Au Mexique, la difficile profession de reporter
2022 est déjà une année meurtrière record pour les journalistes en exercice au Mexique. Bien plus de reporters tués au Mexique que sur un terrain de guerre comme l’Ukraine par exemple. 68 journalistes ont été tués au Mexique depuis 2016, pour des motifs directement liés à leur métier.
Reporters sans Frontières évoque chaque année les meurtres de journalistes au Mexique dans ses rapports. Les assassinats ciblés ne sont jamais le fait du hasard. Ils visent les journalistes d’enquête. Et les coupables ne sont jamais arrêtés. Les commanditaires sont souvent en lien avec les narcotrafiquants, voire des autorités locales corrompues. Mais une mobilisation prend corps pour notamment lutter contre l’impunité.
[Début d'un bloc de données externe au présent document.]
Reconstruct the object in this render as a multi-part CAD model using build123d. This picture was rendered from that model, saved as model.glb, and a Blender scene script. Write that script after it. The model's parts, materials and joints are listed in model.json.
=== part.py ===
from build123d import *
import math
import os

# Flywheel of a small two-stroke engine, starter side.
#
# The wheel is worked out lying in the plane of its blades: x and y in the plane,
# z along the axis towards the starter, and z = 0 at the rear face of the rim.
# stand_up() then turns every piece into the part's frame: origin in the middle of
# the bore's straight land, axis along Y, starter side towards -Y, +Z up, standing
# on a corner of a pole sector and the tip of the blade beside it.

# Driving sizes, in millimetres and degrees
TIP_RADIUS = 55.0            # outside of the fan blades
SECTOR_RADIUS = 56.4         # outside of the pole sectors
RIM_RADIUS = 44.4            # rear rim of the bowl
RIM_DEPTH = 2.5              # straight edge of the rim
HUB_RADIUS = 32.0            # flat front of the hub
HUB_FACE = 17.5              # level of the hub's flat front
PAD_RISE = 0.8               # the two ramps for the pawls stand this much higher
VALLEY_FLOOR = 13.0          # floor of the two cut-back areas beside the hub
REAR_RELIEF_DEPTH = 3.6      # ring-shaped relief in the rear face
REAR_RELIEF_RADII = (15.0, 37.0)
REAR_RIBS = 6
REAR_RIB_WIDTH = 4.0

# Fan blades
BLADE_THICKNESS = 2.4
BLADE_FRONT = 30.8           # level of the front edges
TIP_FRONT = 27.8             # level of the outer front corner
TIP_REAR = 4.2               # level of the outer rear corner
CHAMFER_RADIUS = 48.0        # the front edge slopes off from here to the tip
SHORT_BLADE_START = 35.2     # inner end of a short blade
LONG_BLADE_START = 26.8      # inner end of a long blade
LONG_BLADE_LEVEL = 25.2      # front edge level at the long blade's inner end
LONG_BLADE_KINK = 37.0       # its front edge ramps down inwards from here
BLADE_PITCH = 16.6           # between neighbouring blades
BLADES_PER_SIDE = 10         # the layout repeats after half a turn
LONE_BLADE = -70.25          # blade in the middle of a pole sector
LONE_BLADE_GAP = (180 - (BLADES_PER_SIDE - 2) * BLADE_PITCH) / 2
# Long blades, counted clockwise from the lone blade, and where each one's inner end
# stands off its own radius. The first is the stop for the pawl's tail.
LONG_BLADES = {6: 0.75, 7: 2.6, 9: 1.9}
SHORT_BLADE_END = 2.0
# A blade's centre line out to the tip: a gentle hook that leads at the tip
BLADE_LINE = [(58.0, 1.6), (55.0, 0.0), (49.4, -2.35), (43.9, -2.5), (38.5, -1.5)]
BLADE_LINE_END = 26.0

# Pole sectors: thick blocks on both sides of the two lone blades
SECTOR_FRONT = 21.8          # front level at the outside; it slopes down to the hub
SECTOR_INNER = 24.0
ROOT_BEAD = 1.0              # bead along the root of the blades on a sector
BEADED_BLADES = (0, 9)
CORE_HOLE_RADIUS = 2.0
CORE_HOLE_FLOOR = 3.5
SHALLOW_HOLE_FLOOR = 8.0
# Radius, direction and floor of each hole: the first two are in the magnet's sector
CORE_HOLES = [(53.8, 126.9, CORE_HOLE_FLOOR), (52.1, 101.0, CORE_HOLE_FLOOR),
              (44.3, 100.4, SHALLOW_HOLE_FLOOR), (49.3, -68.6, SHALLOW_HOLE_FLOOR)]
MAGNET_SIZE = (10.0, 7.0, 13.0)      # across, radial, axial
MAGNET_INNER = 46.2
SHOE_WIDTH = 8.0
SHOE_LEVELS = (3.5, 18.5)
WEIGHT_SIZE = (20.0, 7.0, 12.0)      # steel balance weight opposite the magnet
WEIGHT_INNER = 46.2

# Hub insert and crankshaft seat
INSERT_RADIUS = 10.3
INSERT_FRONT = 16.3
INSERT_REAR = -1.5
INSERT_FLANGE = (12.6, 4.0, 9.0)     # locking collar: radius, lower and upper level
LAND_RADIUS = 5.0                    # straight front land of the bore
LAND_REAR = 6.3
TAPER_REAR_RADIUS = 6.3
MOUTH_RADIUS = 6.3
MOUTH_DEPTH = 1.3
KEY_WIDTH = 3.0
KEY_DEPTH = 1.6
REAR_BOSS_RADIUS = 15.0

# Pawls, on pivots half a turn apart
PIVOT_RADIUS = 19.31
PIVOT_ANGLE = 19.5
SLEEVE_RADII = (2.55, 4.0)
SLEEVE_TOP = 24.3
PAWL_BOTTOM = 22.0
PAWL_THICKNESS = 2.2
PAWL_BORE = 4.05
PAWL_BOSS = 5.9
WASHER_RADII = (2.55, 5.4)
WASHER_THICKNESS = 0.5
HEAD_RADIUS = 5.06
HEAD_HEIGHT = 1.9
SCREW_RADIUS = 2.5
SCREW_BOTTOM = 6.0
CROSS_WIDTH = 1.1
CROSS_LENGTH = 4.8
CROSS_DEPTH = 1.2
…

Ce mercredi 2 novembre a été une date retenue pour dénoncer l’impunité des crimes commis contre les journalistes au Mexique. Reporters sans Frontières rappelle que 68 journalistes ont été tués au Mexique depuis 2016 pour des motifs directement liés à leur métier. L’année 2022, qui compte 14 victimes, est une année record, et avait très mal commencé avec l’assassinat de deux journalistes en six jours à Tijuana : Margarito Martinez et Lourdes Maldonado.
Tijuana : 2022, une année dans le sang
À la frontière entre les États-Unis et le Mexique, la ville de Tijuana a commencé l’année 2022 dans le sang. À six jours d'intervalle, deux journalistes, Margarito Martínez et Lourdes Maldonado, ont été assassinés. Deux meurtres qui illustrent les dangers auxquels les journalistes mexicains sont confrontés dans l'exercice de leur métier.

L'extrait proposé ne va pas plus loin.